ProCare’s Fall Collaborative: preventing falls, maintaining community independence and reducing costs

Claims from falls cost Aotearoa New Zealand more than $1.5 billion every year, a figure which has increased year on year since 2015 according to ACC*. Recognising this huge burden on individual patients, whānau, and ultimately the healthcare sector, leading healthcare provider ProCare recently dedicated one of its Better Together Collaboratives to falls prevention in a bid to identify older people most at risk of falls and refer them to strength and balance training.

Dr Sue Wells, Associate Clinical Director for Population Health at ProCare says, “Around a third of over 65s will suffer a fall every year - of these individuals, around 4% end up in hospital and 1% suffer a hip fracture**. For what in many cases can be a preventable injury, a fall can have significant consequences for the individual, particularly for maintaining activities of daily living and requiring increased whānau support and rehabilitation in the community. For some older people, a fall may signal the end of independent living and necessitate moving into aged residential care.

“There is strong evidence that strength and balance-based exercises reduce falls by up to 42% and this intervention may be the most cost-effective approach to fall prevention at a population level***,” continues Dr Wells.

ProCare’s Better Together Collaboratives are an evidence-based quality improvement methodology bringing together teams from different general practices to work in a structured way to improve aspects of their service to patients. They involved learning about best practice, quality improvement tools, skills and change ideas, as well as practice staff sharing their experiences of making improvements in their local settings.
“Our Better Together Collaborative devoted to falls prevention had great results. Those who participated in the collaborative increased their completion of falls risk assessments by 11 percentage points compared to a 4 percentage point increase for the rest of the network,” continues Dr Wells.

“Most pleasingly, we saw an 18 percentage point increase for Māori and 10 percentage point increase for Pacific in falls risk assessment,” she continues****.

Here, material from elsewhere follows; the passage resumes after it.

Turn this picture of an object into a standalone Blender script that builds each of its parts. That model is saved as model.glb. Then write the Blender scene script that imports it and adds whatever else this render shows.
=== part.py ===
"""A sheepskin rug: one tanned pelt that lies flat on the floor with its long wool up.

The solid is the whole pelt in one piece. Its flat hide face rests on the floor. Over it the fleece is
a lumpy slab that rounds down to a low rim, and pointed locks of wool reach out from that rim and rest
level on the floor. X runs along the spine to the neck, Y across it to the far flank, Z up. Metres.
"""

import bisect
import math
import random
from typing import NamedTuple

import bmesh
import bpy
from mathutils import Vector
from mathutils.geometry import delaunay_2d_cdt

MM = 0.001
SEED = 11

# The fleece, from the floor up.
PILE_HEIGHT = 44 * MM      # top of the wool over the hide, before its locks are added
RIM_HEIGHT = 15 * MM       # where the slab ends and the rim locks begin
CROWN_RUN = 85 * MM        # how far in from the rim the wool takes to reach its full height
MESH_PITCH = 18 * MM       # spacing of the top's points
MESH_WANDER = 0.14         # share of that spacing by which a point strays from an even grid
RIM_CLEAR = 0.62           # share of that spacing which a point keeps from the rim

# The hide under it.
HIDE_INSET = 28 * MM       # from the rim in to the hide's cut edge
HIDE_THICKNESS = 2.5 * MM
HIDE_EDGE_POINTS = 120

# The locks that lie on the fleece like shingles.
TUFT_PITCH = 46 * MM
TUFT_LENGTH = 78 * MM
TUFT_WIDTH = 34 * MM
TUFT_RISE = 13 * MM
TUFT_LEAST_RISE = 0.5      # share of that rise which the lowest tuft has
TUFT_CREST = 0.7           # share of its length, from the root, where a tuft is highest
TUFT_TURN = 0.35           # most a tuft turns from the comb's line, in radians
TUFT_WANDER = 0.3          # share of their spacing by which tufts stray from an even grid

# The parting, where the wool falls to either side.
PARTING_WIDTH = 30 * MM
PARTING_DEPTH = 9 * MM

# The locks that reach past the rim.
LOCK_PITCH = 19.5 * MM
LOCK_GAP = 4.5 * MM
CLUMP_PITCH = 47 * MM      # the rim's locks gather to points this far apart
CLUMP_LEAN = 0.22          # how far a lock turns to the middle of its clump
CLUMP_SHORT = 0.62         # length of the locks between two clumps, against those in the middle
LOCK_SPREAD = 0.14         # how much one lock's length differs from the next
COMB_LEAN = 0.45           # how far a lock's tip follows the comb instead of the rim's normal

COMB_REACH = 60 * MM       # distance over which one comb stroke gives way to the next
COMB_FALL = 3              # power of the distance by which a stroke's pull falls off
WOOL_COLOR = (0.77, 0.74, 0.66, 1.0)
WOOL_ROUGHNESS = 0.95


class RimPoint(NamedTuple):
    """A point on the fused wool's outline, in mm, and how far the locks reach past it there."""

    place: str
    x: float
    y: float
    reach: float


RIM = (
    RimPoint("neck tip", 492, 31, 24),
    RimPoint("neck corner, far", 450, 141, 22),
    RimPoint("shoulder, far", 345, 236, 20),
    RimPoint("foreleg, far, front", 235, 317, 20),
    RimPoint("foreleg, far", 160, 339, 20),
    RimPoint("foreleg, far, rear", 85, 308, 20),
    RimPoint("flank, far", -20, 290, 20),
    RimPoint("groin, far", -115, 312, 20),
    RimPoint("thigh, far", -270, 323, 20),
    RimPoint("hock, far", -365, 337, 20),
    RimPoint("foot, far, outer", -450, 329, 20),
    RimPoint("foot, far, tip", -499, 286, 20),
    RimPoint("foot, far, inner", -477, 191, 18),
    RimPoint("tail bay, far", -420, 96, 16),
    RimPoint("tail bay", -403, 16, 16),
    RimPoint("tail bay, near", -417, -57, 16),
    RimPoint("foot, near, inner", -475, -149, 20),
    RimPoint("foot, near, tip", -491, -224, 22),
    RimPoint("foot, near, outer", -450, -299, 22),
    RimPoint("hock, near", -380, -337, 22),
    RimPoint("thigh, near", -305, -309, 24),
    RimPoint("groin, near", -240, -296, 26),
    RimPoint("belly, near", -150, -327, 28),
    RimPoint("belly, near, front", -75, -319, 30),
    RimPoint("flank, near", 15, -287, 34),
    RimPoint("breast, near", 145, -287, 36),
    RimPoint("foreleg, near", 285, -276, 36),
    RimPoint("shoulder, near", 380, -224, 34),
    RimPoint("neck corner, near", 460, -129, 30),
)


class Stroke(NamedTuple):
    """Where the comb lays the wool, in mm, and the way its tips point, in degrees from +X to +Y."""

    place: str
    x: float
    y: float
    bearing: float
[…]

“Using falls assessments helps doctors understand the root cause of any potential falls, from physical ability, underlying medical conditions or home safety. Taking preventative measures such as exercising regularly, reviewing medication, assessing footwear, and getting a patient’s eyesight checked can all contribute to reducing the risk of our elderly patients having a bad fall and needing medical attention,” she says.

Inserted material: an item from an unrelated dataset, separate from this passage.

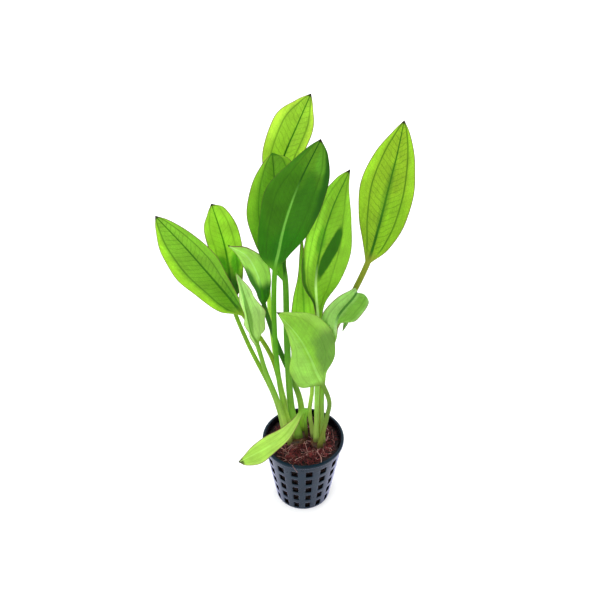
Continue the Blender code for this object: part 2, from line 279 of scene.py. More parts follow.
def plastic(name, dark, light, specular, sheen):
    """Moulded black polypropylene, with smudges in its tint and gloss, and a fine grain."""
    material, tree, shader = new_material(name)
    place = add(tree, "ShaderNodeTexCoord").outputs["Object"]
    smudges = add(tree, NOISE, {"Vector": place, "Scale": 1 / SMUDGE, "Detail": 3}).outputs["Fac"]
    tint = add(tree, MIX, {0: smudges, MIX_A: linear(dark), MIX_B: linear(light)}, data_type="RGBA")
    gloss = add(tree, RANGE, {0: smudges, 1: NOISE_LOW, 2: NOISE_HIGH,
                              3: PLASTIC_ROUGHNESS[0], 4: PLASTIC_ROUGHNESS[1]}).outputs[0]
    grain = add(tree, NOISE, {"Vector": place, "Scale": 1 / GRAIN, "Detail": 2}).outputs["Fac"]
    bump = add(tree, "ShaderNodeBump", {"Height": grain, "Distance": GRAIN_DEPTH, "Strength": 1})
    tree.links.new(tint.outputs[MIX_OUT], shader.inputs["Base Color"])
    tree.links.new(gloss, shader.inputs["Roughness"])
    tree.links.new(bump.outputs[0], shader.inputs["Normal"])
    shader.inputs["Specular IOR Level"].default_value = specular
    shader.inputs["Sheen Weight"].default_value = sheen
    shader.inputs["Sheen Roughness"].default_value = SHEEN_ROUGHNESS
    shader.inputs["Sheen Tint"].default_value = linear(SHEEN_TINT)
    return material


black_plastic = plastic("moulded black polypropylene", "#000e18", "#022230", specular=0.1, sheen=1.0)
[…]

“Once the falls assessment has been undertaken, then doctors can refer onto strength and balance training or other specialists or programmes that can cater to the patient’s specific needs,” she concludes.

 

Notes:
*ACC injury from falls data: https://www.acc.co.nz/newsroom/media-resources/injuries-from-falls/
** https://www.healthnavigator.org.nz/health-a-z/f/falls-and-falls-prevention/
*** Stanmore, E.K., Mavroeidi, A., de Jong, L.D. et al. The effectiveness and cost-effectiveness of strength and balance Exergames to reduce falls risk for people aged 55 years and older in UK assisted living facilities: a multi-centre, cluster randomised controlled trial. BMC Med 17, 49 (2019). https://doi.org/10.1186/s12916-019-1278-9
**** The cohort for this collaborative looked at the percentage of Māori and Pacific patients aged 65+ and everyone else aged 75+ years who had a falls risk assessment recorded in the PMS in the last 12 months. Overall, the 11 collaborative practices, representing a population of more than 5000 patients 65 plus, increased their completion of falls risk assessment for this population from 1% to 12% (an 11% total increase) whereas, the rest of the network 2% to 6% (4% absolute increase). Any move upward in these figures is considered significant.